Techniques for analyzing distributed computations
Access full-text files
Date
Authors
Journal Title
Journal ISSN
Volume Title
Publisher
Abstract
Inherent non-determinism in distributed programs and presence of multiple threads of control makes it difficult to write correct distributed software. Not surprisingly, distributed systems are particularly vulnerable to software faults. To build a distributed system capable of tolerating software faults, two important problems need to be addressed: fault detection and fault recovery. The fault detection problem requires finding a (consistent) global state of the computation that satisfies certain predicate (e.g., violation of mutual exclusion). To prevent a fault from causing any serious damage such as corrupting stable storage, it is essential that it be detected in a timely manner.
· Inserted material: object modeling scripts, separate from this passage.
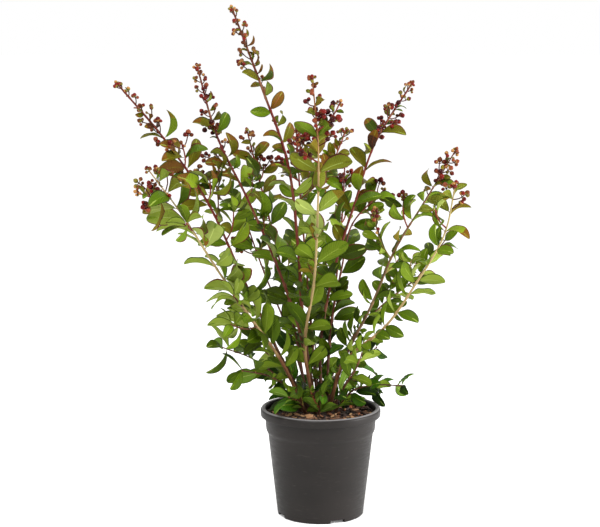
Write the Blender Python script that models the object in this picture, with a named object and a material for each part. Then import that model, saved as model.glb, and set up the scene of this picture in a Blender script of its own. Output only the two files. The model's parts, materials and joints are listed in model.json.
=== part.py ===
"""A young crape myrtle in flower bud, with many stems, in a nursery pot.

Metres, +Z up. The origin is the centre of the pot's flat underside, +X is the
plant's right and -Y its front. Every stem is a curve through six named places.
Its foot stands bare on the growing medium, and its leafy length, with side
twigs, leaves and buds, is one foliage mass that grows by a seeded rule.
"""

import random
from bisect import bisect_right
from collections import namedtuple
from math import cos, pi, radians, sin, sqrt

import bpy
from mathutils import Quaternion, Vector
from mathutils.bvhtree import BVHTree

# Gap between neighbouring solids
CLEARANCE = 0.0003

# Pot, a turned shell
POT_SIDES = 32
POT_HEIGHT = 0.172
RIM_RADIUS = 0.095
RIM_INNER_RADIUS = 0.0868
RIM_BOTTOM = 0.1592
RIM_THICKNESS = 0.0016
COLLAR_TOP_RADIUS = 0.0880
STEP_TOP = (0.0863, 0.1370)
STEP_BOTTOM = (0.0832, 0.1310)
WALL_THICKNESS = 0.0015
FOOT_RADIUS = 0.0680
FOOT_INNER_RADIUS = 0.0605
FOOT_ROUNDING = 0.0013
PAD_RADIUS = 0.018
RECESS_HEIGHT = 0.0058
FLOOR_TOP = 0.0074

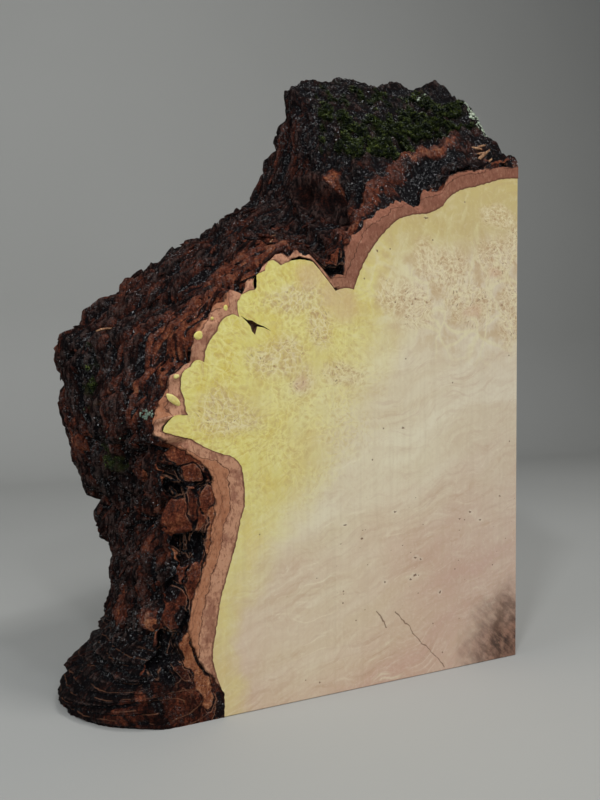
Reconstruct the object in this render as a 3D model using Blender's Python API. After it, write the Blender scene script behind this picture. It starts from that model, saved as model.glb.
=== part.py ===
"""Maple burl turning blank: one piece of burl wood with its bark still on.

Four faces are sawn flat: the broad front, the parallel back, the base that it stands on and the
straight right side. The left side and the top are the natural outside of the tree. There the bark
runs from a cut edge on the front face, outwards and back, to a wider cut edge on the back face.
"""

import math

import bmesh
import bpy
from mathutils import Vector, noise

MM = 0.001
THICKNESS = 60.0

# Stations up the natural edge, from the foot to the right side, in mm. x is measured from the right
# side (so it is negative) and z from the base. Each holds the outside of the bark on the front face,
# the same place on the back face, and how far the bark swells out between the two.
STATIONS = (
    # foot, flared over the base
    (-160.0, 0.0, -170.0, 0.0, 20.5),
    (-162.0, 7.5, -171.0, 7.0, 18.5),
    (-164.0, 14.0, -169.5, 13.0, 11.5),
    (-164.5, 21.5, -168.0, 20.0, 6.0),
    # narrow waist
    (-161.5, 33.0, -166.0, 29.0, 3.0),
    (-159.0, 48.0, -164.5, 40.0, 1.5),
    (-158.0, 61.0, -166.5, 51.0, 0.0),
    (-158.0, 75.0, -170.5, 64.0, 0.0),
    # left bulge of the burl
    (-160.0, 90.0, -175.5, 80.0, 1.0),
    (-161.0, 104.0, -181.0, 98.0, 1.5),
    (-159.0, 114.0, -184.0, 114.0, 1.5),
    (-155.0, 123.0, -185.0, 129.0, 1.0),
    (-149.0, 131.0, -182.5, 140.0, 1.0),
    # long sloping shoulder
    (-141.0, 141.0, -170.0, 152.0, 0.0),
    (-131.0, 152.0, -155.0, 165.0, 0.0),
    (-119.0, 164.0, -136.0, 179.0, 0.0),
    (-106.0, 170.5, -117.0, 191.0, 0.0),
    # cleft between the two lobes of the burl
    (-97.5, 169.0, -106.0, 200.5, -2.0),
    (-92.0, 165.0, -99.0, 209.0, -3.0),
    (-86.5, 168.5, -94.0, 220.0, -2.0),
    # steep side of the crown
    (-81.0, 176.5, -90.0, 234.0, 0.0),
    (-74.0, 184.0, -85.0, 248.0, 0.0),
    # crown, level along its top
    (-63.0, 191.5, -75.0, 260.5, 0.0),
    (-46.0, 199.5, -52.0, 264.5, 0.0),
    (-24.0, 209.5, -27.0, 267.5, 0.0),
    (0.0, 218.0, 0.0, 268.0, 0.0),
)
LAST_STATION = len(STATIONS) - 1
FOOT_END = 4.0
CLEFT = 18.0
CLEFT_HALF_WIDTH = 2.2
CROWN_START = 19.5

# The bark's mesh: quads along the edge and through the thickness, and how finely the edge is
# measured to space them evenly, in parts of a station.
STEPS_ALONG = 178
STEPS_DEEP = 30
MEASURES = 20

# The bark's outward direction is square to the edge between two places this many stations apart.
# It turns level at the foot and upright at the right side, within the stations given.
OUTWARD_REACH = 0.4
FOOT_TURN = 1.5
END_TURN = 1.0

# Relief of the bark, in mm. Fissures cut below the outside, so most of it is inwards. Plates cover
# the side, ledges the foot, and cushions of moss and bark the crown. The cleft has a fifth of it.
LUMP_HEIGHT = 2.6
LUMP_LENGTH = 26.0
PLATE_HEIGHT = 5.0
PLATE_LENGTH = 30.0
PLATE_WIDTH = 12.0
LEDGE_HEIGHT = 2.6
LEDGE_SPACING = 9.0
LEDGE_LENGTH = 40.0
CUSHION_HEIGHT = 3.4
CUSHION_SIZE = 12.0
GRAIN_HEIGHT = 1.3
GRAIN_SIZE = 7.0
FISSURE_SHARPNESS = 4.5
FISSURE_BEND = 0.6
CLEFT_CALM = 0.8

# Hollows where plates of bark have come away: distance along the edge from the foot, distance back
# from the front face, half length, half width and depth, all in mm.
HOLLOWS = (
    (257.5, 18.0, 13.0, 10.0, 6.0),
    (341.0, 7.0, 12.0, 4.5, 3.5),
    (188.0, 24.0, 22.0, 5.0, 4.0),
    (76.0, 12.0, 9.0, 8.0, 4.5),
)
HOLLOW_FLOOR = 0.35

WOOD_COLOUR = (0.74, 0.58, 0.30, 1.0)
BARK_COLOUR = (0.055, 0.028, 0.018, 1.0)
WOOD_ROUGHNESS = 0.55
BARK_ROUGHNESS = 0.45


def clear_scene():
    for thing in list(bpy.data.objects):
        bpy.data.objects.remove(thing)


def smooth_step(low, high, value):
    share = min(1.0, max(0.0, (value - low) / (high - low)))
    return share * share * (3.0 - 2.0 * share)


def at_station(place):
    """The five station values at a fractional station, on a Catmull-Rom curve through them all."""
    start = min(int(place), LAST_STATION - 1)
    share = place - start
    around = [STATIONS[min(LAST_STATION, max(0, start + k))] for k in (-1, 0, 1, 2)]
    weights = (
        ((-share + 2.0) * share - 1.0) * share / 2.0,
        ((3.0 * share - 5.0) * share * share + 2.0) / 2.0,
        ((-3.0 * share + 4.0) * share + 1.0) * share / 2.0,
        ((share - 1.0) * share * share) / 2.0,
    )
    return [sum(weight * value for weight, value in zip(weights, row)) for row in zip(*around)]


def outward(place, deep):
    """The direction out of the wood, in the plane of the front face, at one place on the edge."""
    low = at_station(max(0.0, place - OUTWARD_REACH))
    high = at_station(min(LAST_STATION, place + OUTWARD_REACH))
    start = Vector(low[0:2]).lerp(Vector(low[2:4]), deep)
    end = Vector(high[0:2]).lerp(Vector(high[2:4]), deep)
    along = (end - start).normalized()
    out = Vector((-along.y, along.x))
    at_foot = 1.0 - smooth_step(0.0, FOOT_TURN, place)
    at_end = smooth_step(LAST_STATION - END_TURN, LAST_STATION, place)
    out = out.lerp(Vector((-1.0, 0.0)), at_foot)
    return out.lerp(Vector((0.0, 1.0)), at_end).normalized()


def bare_point(place, deep):
    """A point of the natural edge before relief, as (x, z) in mm. deep runs from 0, front, to 1, back."""
    front_x, front_z, back_x, back_z, swell = at_station(place)
    blend = (deep + smooth_step(0.0, 1.0, deep)) / 2.0
    point = Vector((front_x, front_z)).lerp(Vector((back_x, back_z)), blend)
    bulge = 4.0 * deep * (1.0 - deep)
    return point + outward(place, deep) * swell * bulge


def wave(x, y, seed):
    return noise.noise(Vector((x, y, seed)))


def plates(along, across, seed):
    """1 on a plate of bark and 0 in the fissures round it, which follow the noise's zero line."""
    bend = FISSURE_BEND * wave(along * 1.7, across * 0.8, seed + 7.0)
    return min(1.0, abs(wave(along, across + bend, seed)) * FISSURE_SHARPNESS)


def hollow_depth(along, back):
    """How deep the hollows cut in, in mm, at a distance along the edge and back from the front."""
    depth = 0.0
    for middle_along, middle_back, half_length, half_width, deepest in HOLLOWS:
        away = math.hypot((along - middle_along) / half_length, (back - middle_back) / half_width)
        depth = max(depth, deepest * (1.0 - smooth_step(HOLLOW_FLOOR, 1.0, away)))
    return depth


def relief(place, along, back):
    """How far the bark stands out of its bare outline, in mm."""
    foot = 1.0 - smooth_step(FOOT_END - 1.5, FOOT_END + 0.5, place)
    crown = smooth_step(CROWN_START, CROWN_START + 2.0, place)
    side = (1.0 - foot) * (1.0 - crown)
    lump = LUMP_HEIGHT * wave(along / LUMP_LENGTH, back / LUMP_LENGTH, 3.1)
    plate = PLATE_HEIGHT * (plates(along / PLATE_LENGTH, back / PLATE_WIDTH, 11.3) - 1.0)
    ledge = LEDGE_HEIGHT * (plates(along / LEDGE_SPACING, back / LEDGE_LENGTH, 23.9) - 1.0)
    cushion = CUSHION_HEIGHT * wave(along / CUSHION_SIZE, back / CUSHION_SIZE, 31.7)
    grain = GRAIN_HEIGHT * wave(along / GRAIN_SIZE, back / GRAIN_SIZE, 41.2)
    height = lump + side * plate + foot * ledge + crown * cushion + grain
    in_cleft = 1.0 - smooth_step(0.0, CLEFT_HALF_WIDTH, abs(place - CLEFT))
    return height * (1.0 - CLEFT_CALM * in_cleft) - hollow_depth(along, back)


def even_places():
    """Pairs of station and distance from the foot in mm, evenly spaced along the edge."""
    count = LAST_STATION * MEASURES
    points = [bare_point(k / MEASURES, 0.5) for k in range(count + 1)]
    lengths = [0.0]
    for start, end in zip(points, points[1:]):
        lengths.append(lengths[-1] + (end - start).length)
    places = []
    low = 0
    for step in range(STEPS_ALONG + 1):
        along = lengths[-1] * step / STEPS_ALONG
        while low < count - 1 and lengths[low + 1] < along:
            low += 1
        share = (along - lengths[low]) / (lengths[low + 1] - lengths[low])
        places.append(((low + min(1.0, share)) / MEASURES, along))
    return places


def natural_edge(shape):
    """Rows of bark vertices, one for each step along the edge, running from the front to the back."""
    rows = []
    for place, along in even_places():
        row = []
        for step in range(STEPS_DEEP + 1):
            deep = step / STEPS_DEEP
            back = deep * THICKNESS
            point = bare_point(place, deep) + outward(place, deep) * relief(place, along, back)
            row.append(shape.verts.new((point.x * MM, back * MM, point.y * MM)))
        rows.append(row)
    for vertex in rows[0]:
        vertex.co.z = 0.0
    for vertex in rows[-1]:
        vertex.co.x = 0.0
    return rows


def centre_on_base(shape):
    """Moves the solid so that its origin is the middle of its base, as its outer box gives it."""
    xs = [vertex.co.x for vertex in shape.verts]
    ys = [vertex.co.y for vertex in shape.verts]
    middle = Vector(((min(xs) + max(xs)) / 2.0, (min(ys) + max(ys)) / 2.0, 0.0))
    bmesh.ops.translate(shape, verts=shape.verts, vec=-middle)


def finish(name, colour, roughness):
    material = bpy.data.materials.new(name)
    material.use_nodes = True
    shader = material.node_tree.nodes["Principled BSDF"]
    shader.inputs["Base Color"].default_value = colour
    shader.inputs["Roughness"].default_value = roughness
    shader.inputs["Metallic"].default_value = 0.0
    material.diffuse_color = colour
    return material


def build_blank():
    """One closed solid: the natural edge, and the four sawn faces that close it."""
    shape = bmesh.new()
    rows = natural_edge(shape)
    front_corner = shape.verts.new((0.0, 0.0, 0.0))
    back_corner = shape.verts.new((0.0, THICKNESS * MM, 0.0))
    for lower, upper in zip(rows, rows[1:]):
        for k in range(STEPS_DEEP):
            face = shape.faces.new((lower[k], lower[k + 1], upper[k + 1], upper[k]))
            face.material_index = 1
            face.smooth = True
    front = shape.faces.new([row[0] for row in rows] + [front_corner])
    back = shape.faces.new([row[-1] for row in reversed(rows)] + [back_corner])
    base = shape.faces.new([front_corner, back_corner] + list(reversed(rows[0])))
    side = shape.faces.new(rows[-1] + [back_corner, front_corner])
    bmesh.ops.recalc_face_normals(shape, faces=shape.faces)
    bmesh.ops.triangulate(shape, faces=[front, back, base, side])
    centre_on_base(shape)
    mesh = bpy.data.meshes.new("maple_blank")
    shape.to_mesh(mesh)
    shape.free()
    mesh.materials.append(finish("sawn burl maple", WOOD_COLOUR, WOOD_ROUGHNESS))
    mesh.materials.append(finish("maple bark", BARK_COLOUR, BARK_ROUGHNESS))
    blank = bpy.data.objects.new("maple_blank", mesh)
    bpy.context.scene.collection.objects.link(blank)


clear_scene()
build_blank()
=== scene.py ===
"""Maple burl turning blank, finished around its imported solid.

The burl wood, its sawn bark, the natural outside of the tree, and the moss, lichen and scraps on
it. Places are in mm: x from the straight sawn side (so it is negative), back from the front face,
and z from the base.
"""

import math

import bpy
import numpy as np
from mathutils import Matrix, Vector, noise
from mathutils.geometry import delaunay_2d_cdt


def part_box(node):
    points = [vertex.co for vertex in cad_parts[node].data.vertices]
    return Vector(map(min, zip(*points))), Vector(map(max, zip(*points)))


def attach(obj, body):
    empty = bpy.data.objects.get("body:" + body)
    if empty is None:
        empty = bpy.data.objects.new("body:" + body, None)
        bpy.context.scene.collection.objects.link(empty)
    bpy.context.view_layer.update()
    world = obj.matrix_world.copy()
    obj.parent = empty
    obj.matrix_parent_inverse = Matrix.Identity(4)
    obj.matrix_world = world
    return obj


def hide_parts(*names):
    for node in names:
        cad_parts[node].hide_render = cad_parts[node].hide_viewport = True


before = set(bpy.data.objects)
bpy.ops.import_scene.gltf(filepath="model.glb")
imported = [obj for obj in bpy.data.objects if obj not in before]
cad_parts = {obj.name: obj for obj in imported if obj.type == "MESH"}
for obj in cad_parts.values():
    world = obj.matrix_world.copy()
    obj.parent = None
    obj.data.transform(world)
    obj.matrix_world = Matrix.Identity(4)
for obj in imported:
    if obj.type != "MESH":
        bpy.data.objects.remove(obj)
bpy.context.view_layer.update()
block_low, block_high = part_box("maple_blank")


# The natural edge of the block. It is the outside of the tree, from the flared foot up the left
# side and over the crown to the straight sawn side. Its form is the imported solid's own: stations in
# mm on smooth curves, with lumps, plates, ledges and hollows in the bark.

MM = 0.001
THICKNESS = (block_high.y - block_low.y) / MM
LEFT = (block_low.x - block_high.x) / MM
TOP = block_high.z / MM
STATIONS = (
    # front x, front z, back x, back z and swell: foot, flared over the base
    (-160, 0, -170, 0, 20.5),
    (-162, 7.5, -171, 7, 18.5),
    (-164, 14, -169.5, 13, 11.5),
    (-164.5, 21.5, -168, 20, 6),
    # narrow waist
    (-161.5, 33, -166, 29, 3),
    (-159, 48, -164.5, 40, 1.5),
    (-158, 61, -166.5, 51, 0),
    (-158, 75, -170.5, 64, 0),
    # left bulge of the burl
    (-160, 90, -175.5, 80, 1),
    (-161, 104, -181, 98, 1.5),
    (-159, 114, -184, 114, 1.5),
    (-155, 123, -185, 129, 1),
    (-149, 131, -182.5, 140, 1),
    # long sloping shoulder
    (-141, 141, -170, 152, 0),
    (-131, 152, -155, 165, 0),
    (-119, 164, -136, 179, 0),
    (-106, 170.5, -117, 191, 0),
    # cleft between the two lobes of the burl
    (-97.5, 169, -106, 200.5, -2),
    (-92, 165, -99, 209, -3),
    (-86.5, 168.5, -94, 220, -2),
    # steep side of the crown
    (-81, 176.5, -90, 234, 0),
    (-74, 184, -85, 248, 0),
    # crown, level along its top
    (-63, 191.5, -75, 260.5, 0),
    (-46, 199.5, -52, 264.5, 0),
    (-24, 209.5, -27, 267.5, 0),
    (0, 218, 0, 268, 0),
)
LAST = len(STATIONS) - 1
FOOT_END = 4
CLEFT = 18
CROWN_START = 19.5
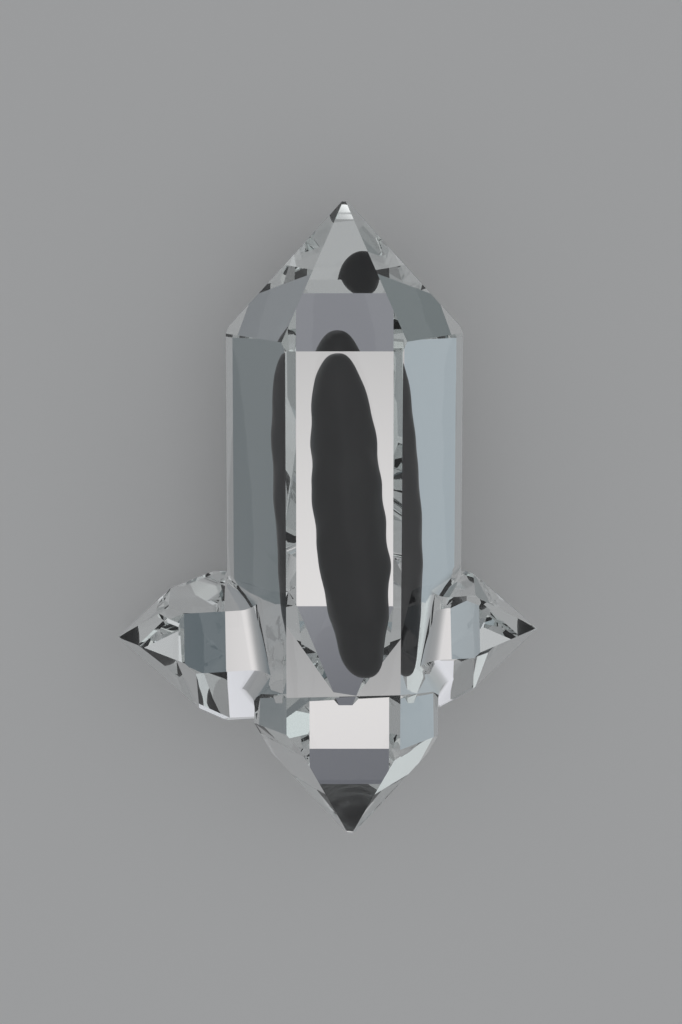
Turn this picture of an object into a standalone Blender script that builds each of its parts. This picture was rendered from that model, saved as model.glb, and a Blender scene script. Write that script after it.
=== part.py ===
"""A doubly terminated quartz crystal with a smaller one grown across it.

The crystal lies on one of its prism faces. X runs along the smaller crystal,
Y along the main one, Z is up, and the origin is under the middle of the object
on the surface that it lies on. A black core is sealed in the clear quartz, so
the quartz is parted level with the core's middle, and each half holds half of
the pocket around it.
"""
import math

import bmesh
import bpy
from mathutils import Matrix, Vector, noise

MM = 0.001

# Quartz has six prism faces, 60 degrees apart, and six pyramid faces at each
# tip, whose normals lean this far from the prism face's towards the tip.
PYRAMID_LEAN = math.radians(38.2)

# Main crystal, upright axis along +Y, front face up. For each face, in mm: the
# azimuth from the front, the distance from the axis at the lower and at the
# upper shoulder, and how far along the axis its lower and its upper pyramid
# face would meet it.
MAIN_AXIS_X = 1.06
MAIN_AXIS_Z = 8.84
MAIN_SHOULDERS = (-16.0, 13.4)
MAIN_FACES = (
    (0, 8.69, 8.69, 27.49, 25.00),
    (60, 8.25, 8.38, 27.03, 25.29),
    (120, 8.00, 8.00, 24.52, 25.29),
    (180, 8.84, 8.84, 22.52, 24.95),
    (240, 7.49, 7.49, 22.99, 24.66),
    (300, 7.94, 7.97, 25.48, 24.72),
)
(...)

However, we prove that detecting a predicate in 2-CNF, even when no two clauses contain variables from the same process, is an NP-complete problem. We develop a technique, based on computation slicing, to reduce the size of the computation and thus the number of global states to be examined for detecting a predicate. Slicing can be used to throw away the extraneous global states of the computation in an efficient manner, and focus on only those that are currently relevant for our purpose. To detect a fault, therefore, rather than searching the state-space of the computation, it is much more efficient to search the state-space of the slice. We identify several useful classes of predicates for which the slice can be computed efficiently. Our experimental results indicate that slicing can lead to an exponential reduction over existing techniques both in terms of time as well as space for fault detection. To recover from faults, we consider rollback recovery approach, which involves restoring the system to a previous state and then re-executing. We focus on rollback recovery using controlled re-execution, which is useful and effective for tolerating synchronization faults. Unlike other approaches which depend on chance and do not ensure that the re-execution is fault-free, the controlled re-execution method avoids synchronization faults during re-execution in a deterministic fashion. Specifically, it selectively adds synchronization dependencies during re-execution to ensure that the previously detected synchronization faults do not occur again. We provide efficient algorithms to solve the problem for two important classes of synchronization faults.